◆ Written exercise
In the material below, find all lines with the string "materials" and copy them.

____ Data extract

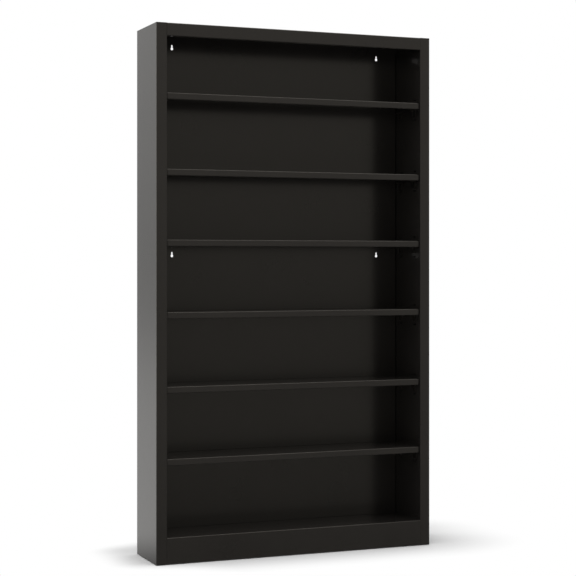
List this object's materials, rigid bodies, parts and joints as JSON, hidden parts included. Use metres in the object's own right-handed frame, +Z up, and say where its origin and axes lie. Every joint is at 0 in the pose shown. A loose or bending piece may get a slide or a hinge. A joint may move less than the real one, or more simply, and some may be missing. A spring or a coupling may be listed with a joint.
{
  "type": "cd dvd storage tower",
  "caption": "Tall black sheet-steel disc storage tower with adjustable pan shelves, framed front, plinth, and a recessed back panel with keyholes for a wall.",
  "frame": {"origin": "on the floor under the middle of the tower", "axes": "+Z up, +X to the right seen from the front, +Y to the rear; the front faces -Y"},
  "size_m": [0.743, 0.165, 1.32],
  "materials": {
    "panel_coat": "satin powder coat, black with a slightly warm cast",
    "shelf_coat": "satin powder coat, black with a slightly warm cast",
    "clip_coat": "black electro-coated steel, semi-matt",
    "screw_black": "black oxide steel, satin",
    "glide_nylon": "black moulded nylon, matt"
  },
  "bodies": {
    "root": {"left_side_panel": "panel_coat", "right_side_panel": "panel_coat", "top_panel": "panel_coat", "front_plinth": "panel_coat", "back_panel": "panel_coat", "bottom_shelf": "panel_coat", "shelf_1_clip_front_left": "clip_coat", "shelf_1_clip_front_right": "clip_coat", "shelf_1_clip_rear_left": "clip_coat", "shelf_1_clip_rear_right": "clip_coat", "shelf_2_clip_front_left": "clip_coat", "shelf_2_clip_front_right": "clip_coat", "shelf_2_clip_rear_left": "clip_coat", "shelf_2_clip_rear_right": "clip_coat", "shelf_3_clip_front_left": "clip_coat", "shelf_3_clip_front_right": "clip_coat", "shelf_3_clip_rear_left": "clip_coat", "shelf_3_clip_rear_right": "clip_coat", "shelf_4_clip_front_left": "clip_coat", "shelf_4_clip_front_right": "clip_coat", "shelf_4_clip_rear_left": "clip_coat", "shelf_4_clip_rear_right": "clip_coat", "shelf_5_clip_front_left": "clip_coat", "shelf_5_clip_front_right": "clip_coat", "shelf_5_clip_rear_left": "clip_coat", "shelf_5_clip_rear_right": "clip_coat", "shelf_6_clip_front_left": "clip_coat", "shelf_6_clip_front_right": "clip_coat", "shelf_6_clip_rear_left": "clip_coat", "shelf_6_clip_rear_right": "clip_coat", "plinth_screw_left": "screw_black", "plinth_screw_right": "screw_black", "top_screw_front_left": "screw_black", "top_screw_front_right": "screw_black", "top_screw_rear_left": "screw_black", "top_screw_rear_right": "screw_black", "bottom_shelf_screw_front_left": "screw_black", "bottom_shelf_screw_front_right": "screw_black", "bottom_shelf_screw_rear_left": "screw_black", "bottom_shelf_screw_rear_right": "screw_black", "back_screw_lower_left": "screw_black", "back_screw_lower_right": "screw_black", "back_screw_middle_left": "screw_black", "back_screw_middle_right": "screw_black", "back_screw_upper_left": "screw_black", "back_screw_upper_right": "screw_black", "glide_front_left": "glide_nylon", "glide_front_right": "glide_nylon", "glide_rear_left": "glide_nylon", "glide_rear_right": "glide_nylon"},
    "shelf_1_body": {"shelf_1": "shelf_coat"},
    "shelf_2_body": {"shelf_2": "shelf_coat"},
    "shelf_3_body": {"shelf_3": "shelf_coat"},
    "shelf_4_body": {"shelf_4": "shelf_coat"},
    "shelf_5_body": {"shelf_5": "shelf_coat"},
    "shelf_6_body": {"shelf_6": "shelf_coat"}
  },
  "joints": [
    {"name": "shelf_1_draw", "type": "slide", "parent": "root", "child": "shelf_1_body", "axis": [0, -1, 0], "range_m": [0, 0.145]},
    {"name": "shelf_2_draw", "type": "slide", "parent": "root", "child": "shelf_2_body", "axis": [0, -1, 0], "range_m": [0, 0.145]},
    {"name": "shelf_3_draw", "type": "slide", "parent": "root", "child": "shelf_3_body", "axis": [0, -1, 0], "range_m": [0, 0.145]},
    {"name": "shelf_4_draw", "type": "slide", "parent": "root", "child": "shelf_4_body", "axis": [0, -1, 0], "range_m": [0, 0.145]},
    {"name": "shelf_5_draw", "type": "slide", "parent": "root", "child": "shelf_5_body", "axis": [0, -1, 0], "range_m": [0, 0.145]},
    {"name": "shelf_6_draw", "type": "slide", "parent": "root", "child": "shelf_6_body", "axis": [0, -1, 0], "range_m": [0, 0.145]}
  ]
}
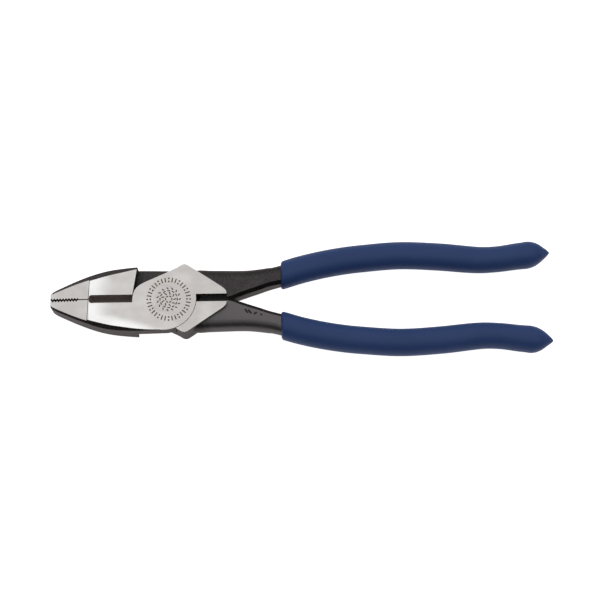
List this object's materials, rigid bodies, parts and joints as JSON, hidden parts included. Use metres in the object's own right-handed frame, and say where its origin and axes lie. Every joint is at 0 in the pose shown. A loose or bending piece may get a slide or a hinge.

________

◆ Written response
List this object's materials, rigid bodies, parts and joints as JSON, hidden parts included. Use metres in the object's own right-handed frame, +Z up, and say where its origin and axes lie. Every joint is at 0 in the pose shown. A loose or bending piece may get a slide or a hinge. A joint may move less than the real one, or more simply, and some may be missing. A spring or a coupling may be listed with a joint.
  "materials": {
List this object's materials, rigid bodies, parts and joints as JSON, hidden parts included. Use metres in the object's own right-handed frame, and say where its origin and axes lie. Every joint is at 0 in the pose shown. A loose or bending piece may get a slide or a hinge.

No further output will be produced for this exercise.